━━━ STORED DATA

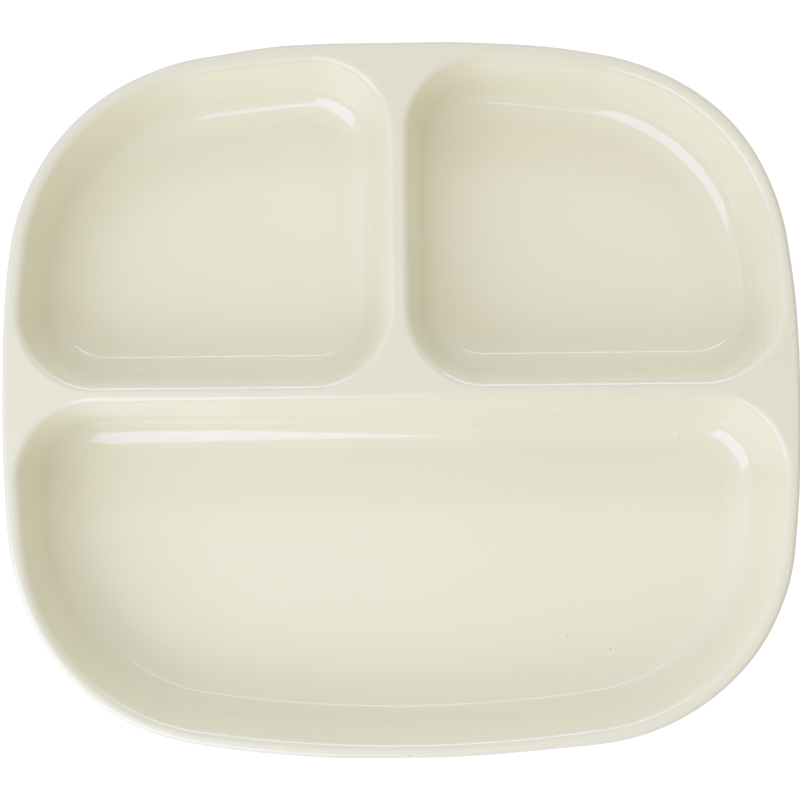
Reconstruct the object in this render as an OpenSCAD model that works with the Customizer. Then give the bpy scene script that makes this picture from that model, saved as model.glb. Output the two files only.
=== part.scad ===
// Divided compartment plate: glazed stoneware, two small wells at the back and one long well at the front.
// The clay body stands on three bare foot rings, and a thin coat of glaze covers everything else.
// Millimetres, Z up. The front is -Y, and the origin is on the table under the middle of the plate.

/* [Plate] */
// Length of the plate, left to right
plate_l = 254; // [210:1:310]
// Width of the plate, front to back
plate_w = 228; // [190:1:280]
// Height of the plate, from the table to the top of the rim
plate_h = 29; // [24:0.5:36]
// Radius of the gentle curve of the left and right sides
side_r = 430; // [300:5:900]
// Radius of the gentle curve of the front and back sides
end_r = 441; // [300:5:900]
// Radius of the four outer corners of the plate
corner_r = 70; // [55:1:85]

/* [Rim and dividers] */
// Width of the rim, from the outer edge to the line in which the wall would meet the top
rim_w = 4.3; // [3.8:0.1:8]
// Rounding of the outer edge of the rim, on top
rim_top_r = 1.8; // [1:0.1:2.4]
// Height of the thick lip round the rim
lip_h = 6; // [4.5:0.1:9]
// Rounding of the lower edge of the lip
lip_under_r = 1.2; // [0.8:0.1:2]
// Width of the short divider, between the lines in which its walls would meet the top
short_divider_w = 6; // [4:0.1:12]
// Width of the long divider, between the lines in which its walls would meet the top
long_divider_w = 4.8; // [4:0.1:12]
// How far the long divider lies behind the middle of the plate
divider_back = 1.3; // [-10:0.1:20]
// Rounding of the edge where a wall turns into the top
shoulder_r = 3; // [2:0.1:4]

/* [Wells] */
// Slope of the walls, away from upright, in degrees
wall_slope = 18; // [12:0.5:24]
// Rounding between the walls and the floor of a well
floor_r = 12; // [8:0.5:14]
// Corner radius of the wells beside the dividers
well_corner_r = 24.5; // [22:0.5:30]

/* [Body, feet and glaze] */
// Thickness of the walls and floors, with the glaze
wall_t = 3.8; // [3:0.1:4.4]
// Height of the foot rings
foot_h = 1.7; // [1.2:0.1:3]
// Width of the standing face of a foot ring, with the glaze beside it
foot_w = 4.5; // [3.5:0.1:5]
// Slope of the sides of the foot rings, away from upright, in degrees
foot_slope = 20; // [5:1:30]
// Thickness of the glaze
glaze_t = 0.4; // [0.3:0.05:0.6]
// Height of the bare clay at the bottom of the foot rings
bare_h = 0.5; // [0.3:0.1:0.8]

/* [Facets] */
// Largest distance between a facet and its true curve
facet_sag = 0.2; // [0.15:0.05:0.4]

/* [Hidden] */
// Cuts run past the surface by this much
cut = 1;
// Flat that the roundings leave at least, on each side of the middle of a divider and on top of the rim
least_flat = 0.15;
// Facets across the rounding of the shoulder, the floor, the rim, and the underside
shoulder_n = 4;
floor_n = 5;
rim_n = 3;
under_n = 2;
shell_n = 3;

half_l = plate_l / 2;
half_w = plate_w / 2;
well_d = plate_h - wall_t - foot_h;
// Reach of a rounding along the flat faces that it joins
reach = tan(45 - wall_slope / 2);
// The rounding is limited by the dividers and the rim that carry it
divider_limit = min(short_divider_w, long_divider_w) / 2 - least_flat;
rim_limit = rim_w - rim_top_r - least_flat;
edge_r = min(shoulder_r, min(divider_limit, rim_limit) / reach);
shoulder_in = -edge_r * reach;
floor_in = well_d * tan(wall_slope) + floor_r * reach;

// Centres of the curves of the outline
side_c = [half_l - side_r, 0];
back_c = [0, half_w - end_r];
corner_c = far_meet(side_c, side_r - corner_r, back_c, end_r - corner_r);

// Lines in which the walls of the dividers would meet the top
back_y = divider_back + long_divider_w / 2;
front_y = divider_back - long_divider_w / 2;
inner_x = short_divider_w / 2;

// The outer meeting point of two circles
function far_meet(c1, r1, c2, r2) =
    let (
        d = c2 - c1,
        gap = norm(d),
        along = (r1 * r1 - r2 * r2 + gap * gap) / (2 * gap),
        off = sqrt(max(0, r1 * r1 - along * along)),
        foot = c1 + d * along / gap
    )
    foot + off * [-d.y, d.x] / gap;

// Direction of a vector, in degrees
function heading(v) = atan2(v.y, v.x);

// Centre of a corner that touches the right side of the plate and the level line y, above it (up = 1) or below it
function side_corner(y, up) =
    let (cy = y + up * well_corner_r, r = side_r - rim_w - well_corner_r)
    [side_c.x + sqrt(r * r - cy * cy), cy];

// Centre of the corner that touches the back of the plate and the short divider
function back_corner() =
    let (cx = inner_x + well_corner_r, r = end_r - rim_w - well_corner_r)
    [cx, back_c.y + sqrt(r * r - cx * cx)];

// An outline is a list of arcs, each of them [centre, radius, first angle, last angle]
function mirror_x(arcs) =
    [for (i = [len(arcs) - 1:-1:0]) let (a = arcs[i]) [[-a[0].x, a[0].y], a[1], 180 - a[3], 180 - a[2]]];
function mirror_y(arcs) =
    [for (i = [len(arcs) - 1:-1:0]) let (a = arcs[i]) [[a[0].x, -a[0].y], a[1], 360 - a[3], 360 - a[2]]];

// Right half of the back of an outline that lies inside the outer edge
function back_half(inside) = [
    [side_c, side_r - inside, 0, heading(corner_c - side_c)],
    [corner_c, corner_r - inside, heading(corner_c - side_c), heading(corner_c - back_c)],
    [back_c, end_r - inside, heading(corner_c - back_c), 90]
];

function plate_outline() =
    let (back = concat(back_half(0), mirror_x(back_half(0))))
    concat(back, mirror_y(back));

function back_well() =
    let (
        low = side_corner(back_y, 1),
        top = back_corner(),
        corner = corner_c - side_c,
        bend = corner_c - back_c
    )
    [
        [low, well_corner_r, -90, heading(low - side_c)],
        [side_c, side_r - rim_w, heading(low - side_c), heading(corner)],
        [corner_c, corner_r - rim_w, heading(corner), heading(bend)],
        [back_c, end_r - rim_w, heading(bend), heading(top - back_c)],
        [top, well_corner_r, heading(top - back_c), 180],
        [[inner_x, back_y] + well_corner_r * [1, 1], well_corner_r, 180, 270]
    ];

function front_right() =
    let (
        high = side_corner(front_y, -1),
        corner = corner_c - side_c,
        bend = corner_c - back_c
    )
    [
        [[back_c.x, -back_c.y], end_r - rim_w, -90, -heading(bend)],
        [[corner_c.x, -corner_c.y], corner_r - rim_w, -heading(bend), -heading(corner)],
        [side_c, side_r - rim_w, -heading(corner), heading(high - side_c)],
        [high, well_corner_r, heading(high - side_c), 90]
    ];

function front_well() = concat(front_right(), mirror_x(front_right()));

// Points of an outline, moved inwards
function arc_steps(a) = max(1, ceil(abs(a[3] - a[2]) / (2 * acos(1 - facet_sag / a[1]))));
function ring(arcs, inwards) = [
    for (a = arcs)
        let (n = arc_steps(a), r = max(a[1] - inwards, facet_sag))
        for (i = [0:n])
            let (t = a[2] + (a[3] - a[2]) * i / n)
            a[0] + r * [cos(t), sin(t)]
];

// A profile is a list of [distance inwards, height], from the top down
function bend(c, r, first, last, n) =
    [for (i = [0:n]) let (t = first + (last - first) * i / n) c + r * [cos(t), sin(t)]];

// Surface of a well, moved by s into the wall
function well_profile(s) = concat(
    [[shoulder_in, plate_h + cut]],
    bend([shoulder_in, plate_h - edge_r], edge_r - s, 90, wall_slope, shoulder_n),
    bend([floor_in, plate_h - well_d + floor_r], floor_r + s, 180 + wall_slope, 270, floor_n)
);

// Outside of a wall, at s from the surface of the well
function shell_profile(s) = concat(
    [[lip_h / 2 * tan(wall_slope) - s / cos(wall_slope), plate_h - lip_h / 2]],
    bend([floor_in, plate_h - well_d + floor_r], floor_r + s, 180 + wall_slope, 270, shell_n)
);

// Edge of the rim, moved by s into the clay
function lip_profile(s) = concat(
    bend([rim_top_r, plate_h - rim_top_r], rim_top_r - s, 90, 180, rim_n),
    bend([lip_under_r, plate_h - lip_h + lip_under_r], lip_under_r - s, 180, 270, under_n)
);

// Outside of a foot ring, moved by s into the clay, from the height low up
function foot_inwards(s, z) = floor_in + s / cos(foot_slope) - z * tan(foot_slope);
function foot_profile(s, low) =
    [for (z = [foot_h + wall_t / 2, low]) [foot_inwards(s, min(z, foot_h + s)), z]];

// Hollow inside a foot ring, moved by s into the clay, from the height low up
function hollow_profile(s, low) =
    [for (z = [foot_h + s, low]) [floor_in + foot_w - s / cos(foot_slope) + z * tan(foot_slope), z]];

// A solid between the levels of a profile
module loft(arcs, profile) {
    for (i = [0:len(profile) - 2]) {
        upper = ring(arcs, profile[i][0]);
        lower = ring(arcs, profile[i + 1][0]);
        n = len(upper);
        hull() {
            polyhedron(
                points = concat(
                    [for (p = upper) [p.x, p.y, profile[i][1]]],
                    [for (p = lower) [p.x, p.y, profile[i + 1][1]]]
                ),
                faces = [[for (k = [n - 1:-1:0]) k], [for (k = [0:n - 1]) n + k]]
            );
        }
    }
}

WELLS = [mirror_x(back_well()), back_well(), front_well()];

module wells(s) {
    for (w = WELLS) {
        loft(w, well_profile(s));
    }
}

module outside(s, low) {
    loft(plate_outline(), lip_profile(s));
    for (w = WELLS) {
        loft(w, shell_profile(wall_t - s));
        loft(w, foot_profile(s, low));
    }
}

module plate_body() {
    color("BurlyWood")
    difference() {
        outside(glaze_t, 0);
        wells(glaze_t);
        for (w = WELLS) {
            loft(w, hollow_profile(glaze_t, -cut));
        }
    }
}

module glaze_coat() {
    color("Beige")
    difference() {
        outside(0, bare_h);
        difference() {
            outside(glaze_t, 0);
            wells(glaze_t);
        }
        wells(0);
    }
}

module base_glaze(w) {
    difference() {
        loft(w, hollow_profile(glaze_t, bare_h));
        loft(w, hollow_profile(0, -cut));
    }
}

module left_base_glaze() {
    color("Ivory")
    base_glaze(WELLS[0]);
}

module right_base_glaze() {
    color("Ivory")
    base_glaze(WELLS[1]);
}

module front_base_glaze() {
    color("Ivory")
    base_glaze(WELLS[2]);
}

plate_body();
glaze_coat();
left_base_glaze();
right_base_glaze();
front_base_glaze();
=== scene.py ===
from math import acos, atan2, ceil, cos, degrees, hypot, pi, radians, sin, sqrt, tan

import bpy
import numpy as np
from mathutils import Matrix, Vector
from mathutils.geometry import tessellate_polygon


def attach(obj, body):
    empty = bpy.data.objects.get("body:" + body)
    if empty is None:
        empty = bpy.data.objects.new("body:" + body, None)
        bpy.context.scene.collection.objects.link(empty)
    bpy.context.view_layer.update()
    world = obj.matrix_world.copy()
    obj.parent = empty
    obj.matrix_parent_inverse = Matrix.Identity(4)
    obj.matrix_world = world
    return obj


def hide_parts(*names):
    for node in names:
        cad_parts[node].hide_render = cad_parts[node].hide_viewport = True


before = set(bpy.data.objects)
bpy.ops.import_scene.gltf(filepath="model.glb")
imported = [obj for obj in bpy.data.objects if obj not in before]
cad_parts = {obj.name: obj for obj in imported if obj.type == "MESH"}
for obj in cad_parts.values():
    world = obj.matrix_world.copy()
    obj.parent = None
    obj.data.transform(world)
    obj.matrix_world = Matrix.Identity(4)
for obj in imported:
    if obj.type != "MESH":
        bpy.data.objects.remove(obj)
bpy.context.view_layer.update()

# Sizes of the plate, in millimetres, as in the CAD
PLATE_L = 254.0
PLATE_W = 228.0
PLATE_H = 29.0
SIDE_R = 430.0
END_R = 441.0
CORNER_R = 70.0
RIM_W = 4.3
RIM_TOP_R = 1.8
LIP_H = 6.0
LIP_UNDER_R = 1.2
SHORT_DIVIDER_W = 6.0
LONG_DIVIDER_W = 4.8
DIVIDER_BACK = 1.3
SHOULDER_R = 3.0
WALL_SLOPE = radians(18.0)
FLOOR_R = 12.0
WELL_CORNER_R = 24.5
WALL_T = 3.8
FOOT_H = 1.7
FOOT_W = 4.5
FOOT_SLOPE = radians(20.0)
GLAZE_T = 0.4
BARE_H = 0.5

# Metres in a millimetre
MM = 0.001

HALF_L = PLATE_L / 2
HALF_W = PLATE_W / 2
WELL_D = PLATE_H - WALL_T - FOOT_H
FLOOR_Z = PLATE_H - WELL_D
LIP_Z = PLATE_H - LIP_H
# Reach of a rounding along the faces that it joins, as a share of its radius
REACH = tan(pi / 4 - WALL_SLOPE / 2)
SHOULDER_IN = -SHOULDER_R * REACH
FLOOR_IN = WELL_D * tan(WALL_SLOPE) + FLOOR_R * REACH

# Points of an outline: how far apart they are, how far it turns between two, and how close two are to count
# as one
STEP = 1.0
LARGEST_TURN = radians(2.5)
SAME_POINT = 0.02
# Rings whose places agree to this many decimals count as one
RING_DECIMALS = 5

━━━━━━
━━━ STORED DATA

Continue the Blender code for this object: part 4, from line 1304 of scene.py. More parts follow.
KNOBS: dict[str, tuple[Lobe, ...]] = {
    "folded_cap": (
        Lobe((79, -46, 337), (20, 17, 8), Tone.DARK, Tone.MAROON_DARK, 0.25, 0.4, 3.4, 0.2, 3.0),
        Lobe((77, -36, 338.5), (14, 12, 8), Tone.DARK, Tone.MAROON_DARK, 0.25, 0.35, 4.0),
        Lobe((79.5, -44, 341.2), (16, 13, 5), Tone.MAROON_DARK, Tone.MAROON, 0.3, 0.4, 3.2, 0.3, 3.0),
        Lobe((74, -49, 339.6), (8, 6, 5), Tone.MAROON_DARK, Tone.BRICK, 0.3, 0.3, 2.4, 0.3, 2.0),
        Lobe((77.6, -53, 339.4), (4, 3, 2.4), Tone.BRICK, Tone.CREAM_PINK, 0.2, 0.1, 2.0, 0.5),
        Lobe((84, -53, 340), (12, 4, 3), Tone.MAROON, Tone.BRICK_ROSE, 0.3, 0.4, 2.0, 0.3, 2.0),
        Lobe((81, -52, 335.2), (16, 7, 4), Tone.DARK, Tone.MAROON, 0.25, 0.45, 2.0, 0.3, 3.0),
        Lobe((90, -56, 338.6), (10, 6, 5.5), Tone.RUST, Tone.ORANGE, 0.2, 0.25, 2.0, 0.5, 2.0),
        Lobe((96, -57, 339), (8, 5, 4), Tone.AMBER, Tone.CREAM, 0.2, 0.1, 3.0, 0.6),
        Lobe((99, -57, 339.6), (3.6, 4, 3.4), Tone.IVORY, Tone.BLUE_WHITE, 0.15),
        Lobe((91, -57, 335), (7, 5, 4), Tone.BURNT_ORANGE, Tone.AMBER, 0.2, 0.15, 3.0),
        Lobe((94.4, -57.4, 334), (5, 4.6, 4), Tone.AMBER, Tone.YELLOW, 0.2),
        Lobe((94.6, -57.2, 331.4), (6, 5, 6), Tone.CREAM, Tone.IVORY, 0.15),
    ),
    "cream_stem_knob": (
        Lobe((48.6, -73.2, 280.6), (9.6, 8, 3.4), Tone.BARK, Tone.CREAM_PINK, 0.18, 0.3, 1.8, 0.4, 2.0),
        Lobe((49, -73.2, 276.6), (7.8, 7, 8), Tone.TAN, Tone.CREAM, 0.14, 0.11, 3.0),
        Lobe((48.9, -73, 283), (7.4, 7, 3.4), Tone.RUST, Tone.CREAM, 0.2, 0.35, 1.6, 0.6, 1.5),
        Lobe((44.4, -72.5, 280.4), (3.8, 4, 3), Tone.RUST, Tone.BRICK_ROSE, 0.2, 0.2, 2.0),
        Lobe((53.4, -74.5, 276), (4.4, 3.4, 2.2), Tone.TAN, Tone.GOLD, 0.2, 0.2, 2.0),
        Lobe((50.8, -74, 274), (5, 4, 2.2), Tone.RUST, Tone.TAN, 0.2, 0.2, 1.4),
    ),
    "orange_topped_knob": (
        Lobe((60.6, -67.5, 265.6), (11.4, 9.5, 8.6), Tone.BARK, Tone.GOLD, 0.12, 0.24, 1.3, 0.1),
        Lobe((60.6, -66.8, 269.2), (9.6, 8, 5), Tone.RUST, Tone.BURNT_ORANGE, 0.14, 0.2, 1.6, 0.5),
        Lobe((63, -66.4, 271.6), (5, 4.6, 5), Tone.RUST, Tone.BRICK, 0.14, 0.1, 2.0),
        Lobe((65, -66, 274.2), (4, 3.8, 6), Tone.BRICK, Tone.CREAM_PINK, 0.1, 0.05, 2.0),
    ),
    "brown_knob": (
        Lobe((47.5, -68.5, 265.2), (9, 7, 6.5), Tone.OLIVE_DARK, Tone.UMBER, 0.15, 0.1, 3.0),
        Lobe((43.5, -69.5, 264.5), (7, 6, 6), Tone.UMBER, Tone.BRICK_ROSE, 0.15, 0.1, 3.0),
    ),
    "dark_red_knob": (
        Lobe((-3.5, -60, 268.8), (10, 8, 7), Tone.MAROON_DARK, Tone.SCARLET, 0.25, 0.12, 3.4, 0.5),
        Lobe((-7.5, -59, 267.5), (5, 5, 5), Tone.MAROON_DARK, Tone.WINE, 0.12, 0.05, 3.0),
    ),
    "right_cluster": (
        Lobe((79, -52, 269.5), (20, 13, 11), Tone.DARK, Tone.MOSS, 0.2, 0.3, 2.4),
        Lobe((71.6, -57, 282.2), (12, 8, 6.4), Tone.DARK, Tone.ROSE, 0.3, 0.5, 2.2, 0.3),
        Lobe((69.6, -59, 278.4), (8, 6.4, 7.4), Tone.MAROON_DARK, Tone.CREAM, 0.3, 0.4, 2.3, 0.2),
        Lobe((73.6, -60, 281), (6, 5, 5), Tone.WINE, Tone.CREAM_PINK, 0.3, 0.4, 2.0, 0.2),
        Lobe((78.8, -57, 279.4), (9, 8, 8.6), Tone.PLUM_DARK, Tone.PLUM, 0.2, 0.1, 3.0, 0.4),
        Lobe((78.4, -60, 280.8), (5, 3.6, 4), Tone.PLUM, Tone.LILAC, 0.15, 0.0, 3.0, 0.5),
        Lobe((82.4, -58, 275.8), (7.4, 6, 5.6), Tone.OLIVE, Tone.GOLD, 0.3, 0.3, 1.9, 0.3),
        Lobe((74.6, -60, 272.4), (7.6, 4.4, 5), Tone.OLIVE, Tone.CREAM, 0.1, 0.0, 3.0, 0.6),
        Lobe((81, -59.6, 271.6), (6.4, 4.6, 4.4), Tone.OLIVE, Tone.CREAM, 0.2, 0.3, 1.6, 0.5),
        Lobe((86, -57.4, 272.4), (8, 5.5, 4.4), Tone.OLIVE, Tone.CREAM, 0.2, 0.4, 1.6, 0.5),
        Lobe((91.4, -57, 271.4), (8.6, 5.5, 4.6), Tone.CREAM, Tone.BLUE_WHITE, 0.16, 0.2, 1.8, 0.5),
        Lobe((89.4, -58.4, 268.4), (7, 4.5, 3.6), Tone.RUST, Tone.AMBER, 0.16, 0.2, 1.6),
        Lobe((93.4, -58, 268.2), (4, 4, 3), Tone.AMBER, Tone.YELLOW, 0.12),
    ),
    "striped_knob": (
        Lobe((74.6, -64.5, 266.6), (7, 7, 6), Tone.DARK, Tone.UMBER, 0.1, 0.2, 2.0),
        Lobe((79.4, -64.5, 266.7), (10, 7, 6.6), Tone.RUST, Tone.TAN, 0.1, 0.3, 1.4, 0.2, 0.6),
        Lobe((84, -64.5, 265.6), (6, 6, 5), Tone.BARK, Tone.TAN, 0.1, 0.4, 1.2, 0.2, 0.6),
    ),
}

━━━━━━

■ **EXERCISE OBJECTIVE**
The required output is an exact reproduction of the lines starting at the one that contains "Reconstruct the object" and ending at the one that contains "of the plate.". Both boundary lines belong to it.

■ **THE OUTPUT**
Reconstruct the object in this render as an OpenSCAD model that works with the Customizer. Then give the bpy scene script that makes this picture from that model, saved as model.glb. Output the two files only.
=== part.scad ===
// Divided compartment plate: glazed stoneware, two small wells at the back and one long well at the front.
// The clay body stands on three bare foot rings, and a thin coat of glaze covers everything else.
// Millimetres, Z up. The front is -Y, and the origin is on the table under the middle of the plate.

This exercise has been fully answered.